Rory Brooke, Savills head of economics, says: “One way to do this is to intensify industrial activity in multi-storey buildings so that the same amount of floor space and capacity is provided on less land, freeing up remaining land for housing-led development. There is a need to understand what is holding back this new market and what can be done to encourage new schemes.”
It is on this basis that Gazeley has announced that it intends to build the UK’s first three-storey warehouse in London. Commenting on the decision, Bruce Topley of Gazeley, says: “Demand is only going to go one way and we are certainly not going to hear that customers are going to want deliveries to be slower…”
Gazeley is due to submit plans shortly for a 426,000 sq ft three-storey warehouse on a six-acre site in Silvertown.
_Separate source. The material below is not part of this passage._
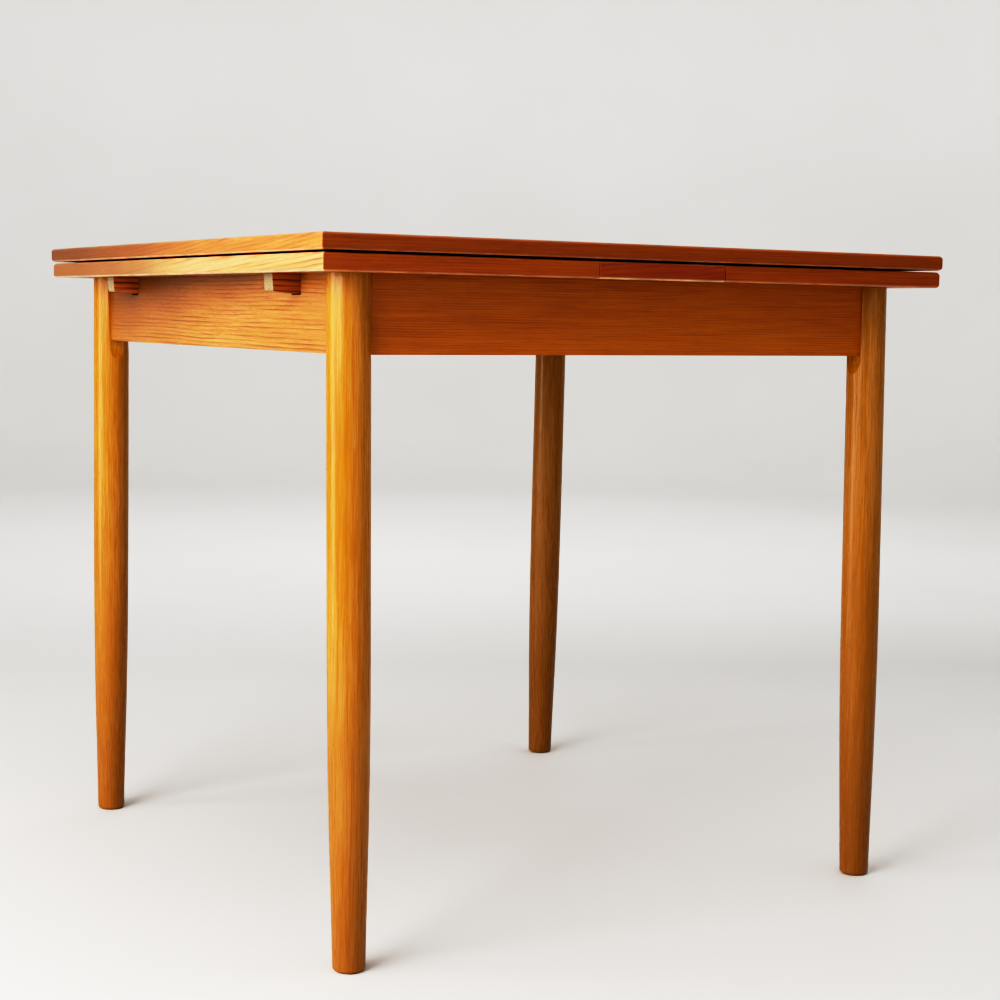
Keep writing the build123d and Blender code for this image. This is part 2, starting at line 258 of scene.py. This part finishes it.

The building will be used as a ‘last mile’ logistics hub for London and surrounding areas, targeting e-commerce, distribution and logistics customers.
Topley says: “With scarce land available in London and an increasingly on-demand economy, distribution and logistics operations must find new and innovative ways to keep up with increasing delivery volumes demanded in shorter time periods.”
This is the first three-storey warehouse in the UK and will use platforms to allow HGVs and other vehicles to access each level. Each storey will comprise 140,000 sq ft of space with 26 dock doors and 4 access doors on each level. The site will contain 350 car parking spaces and around 75,000 sq ft of ancillary office space. Gazeley expects the development to be completed by the end of 2019, subject to planning permission.
The development of G Park London Docklands follows GLP’s acquisition of Gazeley in December 2017. GLP has significant experience developing multi-storey warehouses around the world.
Paul Weston of Prologis says: “Looking at multi-storey is not such a bad idea but in the UK, the proof of the pudding is in the eating. It takes significant capital to build one of these and is a big commitment for any business to make – but is the situation really that pressing?”
Prologis has just acquired a site in Croydon, which could accommodate up to 200,000 sq ft of space. The 10-acre site is rumoured to have been sold for £3 million an acre.
Weston adds: “It all comes down to rent and transport costs. A 3PL will not be able to justify a high rent in a central urban location if transport is still affordable from an out of town facility. “
Bridget Outtrim of Savills agrees: “When it comes to intensification projects and there is a conventional choice; they [tenants] will pick the conventional unit. In a market with choice [the intensified project] will be the last to let. Those that need to be in the heart of an urban location and faced with no other choice will accept it.”
However, that pre-supposes that there will be no legislation to upset the status quo. London Mayor Sadiq Khan is already supporting daytime bans on diesel and petrol vehicles in certain areas in East London from July during rush hour in a bid to improve air quality. Then there is the Ultra Low Emissions Zone 2019, which will introduce a daily charge for drivers using the Congestion Charge Zone, if they do not meet an emissions standard. Unlike the proposal for east London, the ULEZ will operate 24-hours a day, seven days a week.
The Mayor of London is also under pressure to ban diesel vehicles across the city by 2025 ahead of the Government’s proposal to stop the manufacture of fossil fuel vehicles by 2040.
In Oxford petrol and diesel cars will be banned from the city centre from 2020 as the city looks to improve air quality.
These restrictions put the pressure on logistics to use electric vehicles and since these do not have the same range as a petrol or diesel vehicle this nudges logistics providers to look at more urban locations for last mile facilities.
The issues that this in particular gives rise to is one of power – do urban locations have the power infrastructure to provide the electricity needed to keep the delivery vans moving…and are there still other ways of providing last mile delivery?
In terms of providing the facilities from which to do the deliveries Edward Marshall of Frank Marshall Estates offers up the tantalising prospect of trade counter estates as alternative accommodation. Rents traditionally are higher in these locations he says but in terms of location for urban logistics – they are perfect.
Only recently Kerry Logistics took a 5,500 sq ft unit at Frank Marshall Estates’ 38,000 sq ft Newhall Business Park in Bradford.